William Severa\*, Aaron J. Hill, Craig M. Vineyard, Ryan Dellana, Leah Reeder, Felix Wang, James B. Aimone Sandia National Laboratories Albuquerque, NM, 87123 Email: \*wmsever@sandia.gov Angel Yanguas-Gil Applied Materials Division Argonne National Laboratory Lemont, IL 60439

Abstract—Remote sensing and extreme environments present a unique and critical algorithm and hardware tradeoff due to extreme size, weight and power constraints. Consequently, in many applications, systems favor centralized computation over remote computation. However, in some real-time systems (e.g. a Mars rover) latency and other communication bottlenecks force on-board processing. With traditional processor performance at a plateau, we look to brain-inspired, non-Von Neumann neuromorphic architectures to enable future capabilities, such as event detection/tracking and intelligent decision making. These cutting-edge hardware platforms generally operate at vastly improved performance-per-Watt ratios, but have suffered from niche applications, difficult interfaces, and poor integration with existing algorithms. In this paper, we discuss methods, motivated by recent results, to produce a cohesive neuromorphic system that effectively integrates novel and traditional algorithms for context-driven remote computation.

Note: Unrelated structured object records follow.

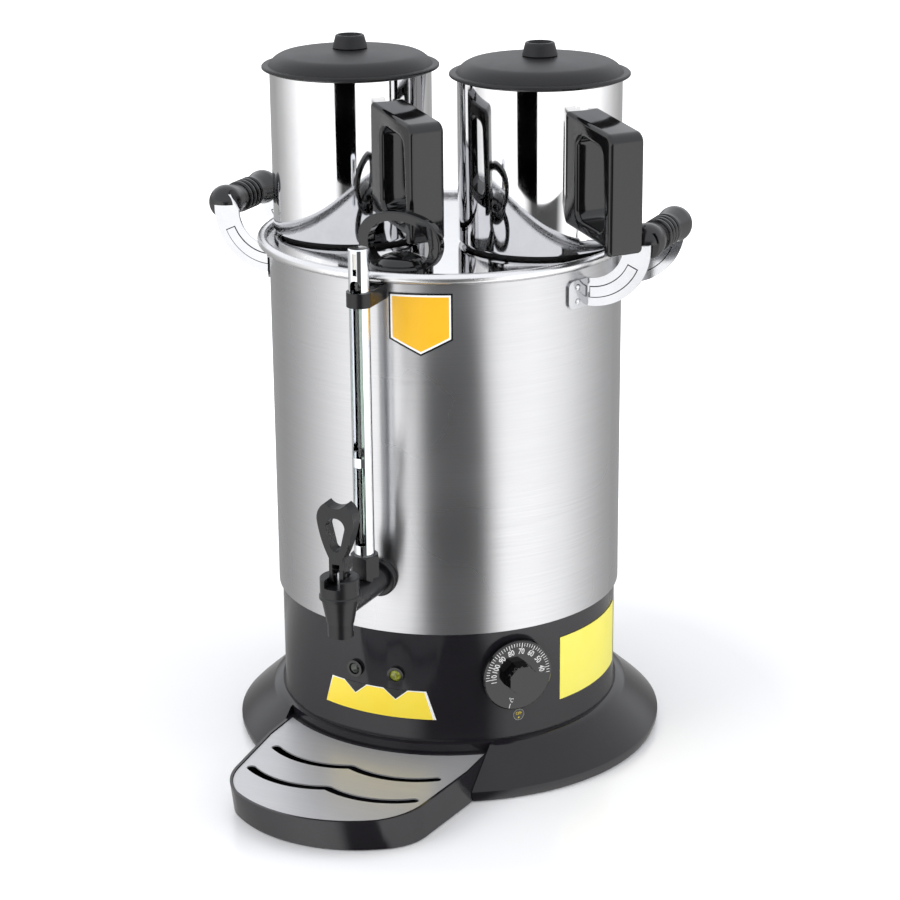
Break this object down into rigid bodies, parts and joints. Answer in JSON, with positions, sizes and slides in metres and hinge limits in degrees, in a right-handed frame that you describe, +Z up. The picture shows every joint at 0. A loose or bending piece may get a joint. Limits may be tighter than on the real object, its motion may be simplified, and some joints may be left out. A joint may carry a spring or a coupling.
{
  "type": "tea urn",
  "caption": "Countertop tea urn with a brushed steel tank, lever tap, sight gauge, drip tray, dial thermostat, side handles and teapots seated in its lid.",
  "frame": {"origin": "on the tank's axis, on the underside of the base where the urn stands", "axes": "+Z up along the tank's axis, -Y to the front where the tap is, +X to the right hand of someone facing away from the tap side"},
  "size_m": [0.4188, 0.4848, 0.609],
  "materials": {
    "black_plastic": "glossy moulded black",
    "satin_black": "satin moulded black",
    "brushed_steel": "brushed stainless",
    "polished_steel": "mirror polished stainless",
    "chrome": "chrome plated",
    "rubber": "black rubber",
    "silicone": "translucent silicone",
    "glass": "clear glass",
    "lens": "dark amber lens",
    "label": "yellow printed film",
    "steel": "plain steel",
    "brass": "machined brass",
    "phenolic": "phenolic moulding",
    "tray_plate": "brushed plate"
  },
  "bodies": {
    "urn": {"base_housing": "black_plastic", "bottom_cover": "steel", "rubber_feet": "rubber", "bottom_screws": "steel", "tank": "brushed_steel", "tank_floor": "steel", "heating_element": "steel", "element_nuts": "brass", "thermostat_body": "phenolic", "thermostat_bulb": "steel", "dry_boil_cutout": "phenolic", "terminal_block": "phenolic", "cable_gland": "satin_black", "lamp_bezels": "black_plastic", "lamp_lens_on": "lens", "lamp_lens_heat": "lens", "panel_label": "label", "side_label": "label", "badge": "label", "left_handle_straps": "polished_steel", "right_handle_straps": "polished_steel", "left_handle_grip": "satin_black", "right_handle_grip": "satin_black", "handle_rods": "steel", "handle_rivets": "steel", "tap_body": "satin_black", "tap_washer": "rubber", "tap_lock_nut": "brass", "tap_bonnet": "satin_black", "gauge_seat_nut": "satin_black", "gauge_glass": "glass", "gauge_seals": "silicone", "gauge_guard": "chrome", "gauge_clamp": "satin_black", "gauge_clamp_screw": "steel"},
    "lid": {"tank_lid": "polished_steel", "pot_seat_rings": "rubber", "filler_neck": "polished_steel"},
    "filler_cap": {"filler_cap": "black_plastic", "cap_gasket": "silicone"},
    "left_pot": {"left_pot_body": "polished_steel", "left_pot_spout": "polished_steel", "left_pot_handle": "black_plastic", "left_pot_screws": "steel"},
    "left_pot_lid": {"left_pot_lid": "satin_black", "left_pot_knob": "satin_black"},
    "right_pot": {"right_pot_body": "polished_steel", "right_pot_spout": "polished_steel", "right_pot_handle": "black_plastic", "right_pot_screws": "steel"},
    "right_pot_lid": {"right_pot_lid": "satin_black", "right_pot_knob": "satin_black"},
    "tap_stem": {"tap_stem": "steel", "seat_cup": "silicone", "lever_pin": "steel", "tap_spring": "steel"},
    "tap_lever": {"tap_lever": "satin_black"},
    "thermostat_knob": {"thermostat_knob": "black_plastic"},
    "drip_tray": {"drip_tray": "black_plastic"},
    "drip_grate": {"drip_grate": "tray_plate"}
  },
  "joints": [
    {"name": "lid_lift", "type": "slide", "parent": "urn", "child": "lid", "axis": [0, 0, 1], "range_m": [0, 0.06]},
    {"name": "filler_cap_lift", "type": "slide", "parent": "lid", "child": "filler_cap", "axis": [0, 0, 1], "range_m": [0, 0.0075]},
    {"name": "left_pot_lift", "type": "slide", "parent": "lid", "child": "left_pot", "axis": [0, 0, 1], "range_m": [0, 0.08]},
    {"name": "right_pot_lift", "type": "slide", "parent": "lid", "child": "right_pot", "axis": [0, 0, 1], "range_m": [0, 0.08]},
    {"name": "left_pot_lid_lift", "type": "slide", "parent": "left_pot", "child": "left_pot_lid", "axis": [0, 0, 1], "range_m": [0, 0.05]},
    {"name": "right_pot_lid_lift", "type": "slide", "parent": "right_pot", "child": "right_pot_lid", "axis": [0, 0, 1], "range_m": [0, 0.05]},
    {"name": "stem_lift", "type": "slide", "parent": "urn", "child": "tap_stem", "axis": [0, 0, 1], "range_m": [0, 0.004], "deforming": ["tap_spring"]},
    {"name": "lever_tilt", "type": "hinge", "parent": "tap_stem", "child": "tap_lever", "pos_m": [0, -0.228, 0.214], "axis": [1, 0, 0], "range_deg": [0, 25]},
    {"name": "thermostat_turn", "type": "hinge", "parent": "urn", "child": "thermostat_knob", "pos_m": [0.10429, -0.10502, 0.0947], "axis": [0.7046, -0.7096, 0], "range_deg": [-275, 0]},
    {"name": "drip_tray_slide", "type": "slide", "parent": "urn", "child": "drip_tray", "axis": [-0.0471, -0.9989, 0], "range_m": [0, 0.08]},
    {"name": "drip_grate_lift", "type": "slide", "parent": "drip_tray", "child": "drip_grate", "axis": [0, 0, 1], "range_m": [0, 0.03]}
  ],
  "couplings": [
    {"joint": "stem_lift", "follows": "lever_tilt", "m_per_rad": 0.009165}
  ]
}
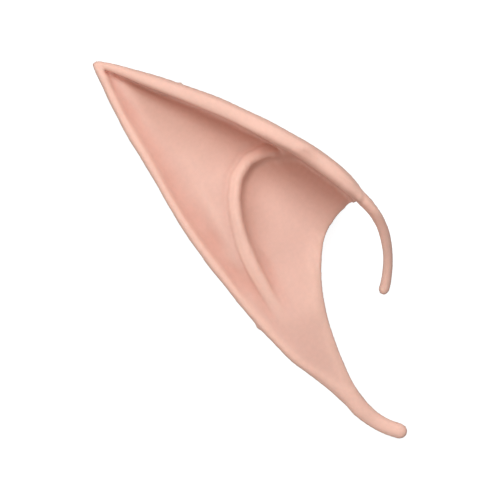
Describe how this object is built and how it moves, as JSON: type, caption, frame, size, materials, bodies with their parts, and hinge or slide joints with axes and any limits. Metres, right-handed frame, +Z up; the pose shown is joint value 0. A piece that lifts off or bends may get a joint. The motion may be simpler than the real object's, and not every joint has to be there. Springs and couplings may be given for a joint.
{
  "type": "pointed elf ear tip",
  "caption": "Hollow pointed latex ear with a rolled front rim ending in a hook, a long tail, a raised inner fold and an open pocket for the wearer's ear.",
  "frame": {"origin": "on the surface that the ear lies on, below the middle of its bounding box", "axes": "+Y from the tail's end towards the tip, +X towards the rolled front rim and the hook, +Z up out of the ear's face, away from the wearer's head"},
  "size_m": [0.0422, 0.1222, 0.0181],
  "materials": {
    "latex": "matte moulded natural latex, warm tan flesh colour"
  },
  "bodies": {
    "root": {"ear_moulding": "latex"}
  },
  "joints": []
}
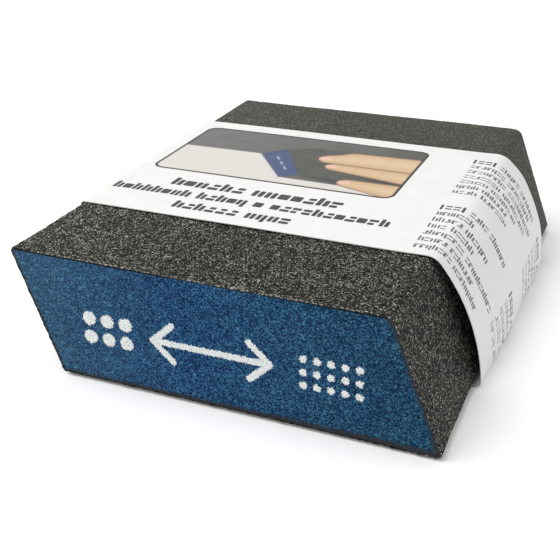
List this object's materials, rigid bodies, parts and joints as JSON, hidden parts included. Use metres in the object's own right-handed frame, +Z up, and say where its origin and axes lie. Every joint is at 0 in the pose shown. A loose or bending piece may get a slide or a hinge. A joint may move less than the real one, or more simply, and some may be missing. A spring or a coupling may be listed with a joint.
{
  "type": "sanding block",
  "caption": "Slanted foam sanding block with abrasive grit on its long faces, and a printed paper sleeve that slides along it.",
  "frame": {"origin": "on the surface that the sleeve rests on, below the middle of the block's cross-section and of its length", "axes": "+X across the block, towards the side whose bottom edge is the sharp one; +Y along the block; +Z up"},
  "size_m": [0.1029, 0.125, 0.0311],
  "materials": {
    "foam": "matte",
    "bond": "satin",
    "grit": "rough",
    "paper": "satin",
    "glue": "satin"
  },
  "bodies": {
    "block": {"foam_core": "foam", "bond_coat_top": "bond", "bond_coat_bottom": "bond", "bond_coat_left": "bond", "bond_coat_right": "bond", "grit_coat_top": "grit", "grit_coat_bottom": "grit", "grit_coat_left": "grit", "grit_coat_right": "grit"},
    "sleeve": {"paper_sleeve": "paper", "glue_strip": "glue"}
  },
  "joints": [
    {"name": "sleeve_slide", "type": "slide", "parent": "block", "child": "sleeve", "axis": [0, 1, 0], "range_m": [-0.1, 0.1]}
  ]
}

*Keywords*—Deep Learning; Neuromorphic Computing; Remote Computation; Neuromodulation

### I. INTRODUCTION

In deployed remote systems, such as satellites, ground sensors, and aerial systems, on-board computation faces a distinct challenge of incorporating effective algorithms at low/ultra-low size, weight and power (SWaP) cost. This everpresent tradeoff has been helped historically by the exponential improvement in transistors following Moore's Law. However, processor development slowdown and the popularity of computationally intensive deep learning algorithms have motivated the need for new solutions. Neural-inspired computation looks to the brain as inspiration for how to structure algorithms as well as hardware architectures. With *morphic* meaning to have the form or structure of, neuromoprhic computer architectures strive to mimic neuron function, circuitry, and computation of the brain to offer state-of-the-art performance at milliwatt scale [1], [2], even while using conventional CMOS technology. We envision these technologies will enable high levels of computation at the sensor (Fig. 1). In practice these platforms have faced a number of critical challenges (algorithm compatibility, programming interfaces, at-scale production), but fortunately recent developments we discuss here have begun to work past these difficulties.

The remainder of the paper is structured as follows. We explore recent efforts in porting algorithms, both traditional data processing and deep learning algorithms, to neuromorphic platforms in Section II. We then discuss the use of context modulation for flexible, efficient deep learning networks in Section III. Benchmarks and forecasts for performance of various neuromorphic platforms are included in Section IV. We briefly describe the growing field of neural-inspired sensors in Section V. Finally, we provide some concluding observations and remarks in Section VI.

## II. PORTING ALGORITHMS TO NEUROMORPHIC PLATFORMS

In many application spaces, tried-and-tested classical nonlearning algorithms are verified and well-understood, providing a strong level of assurance. For a neuromorphic platform to compete, it must be able to implement the functionality of these classical algorithms as well as the emerging state-of-theart seen in deep learning.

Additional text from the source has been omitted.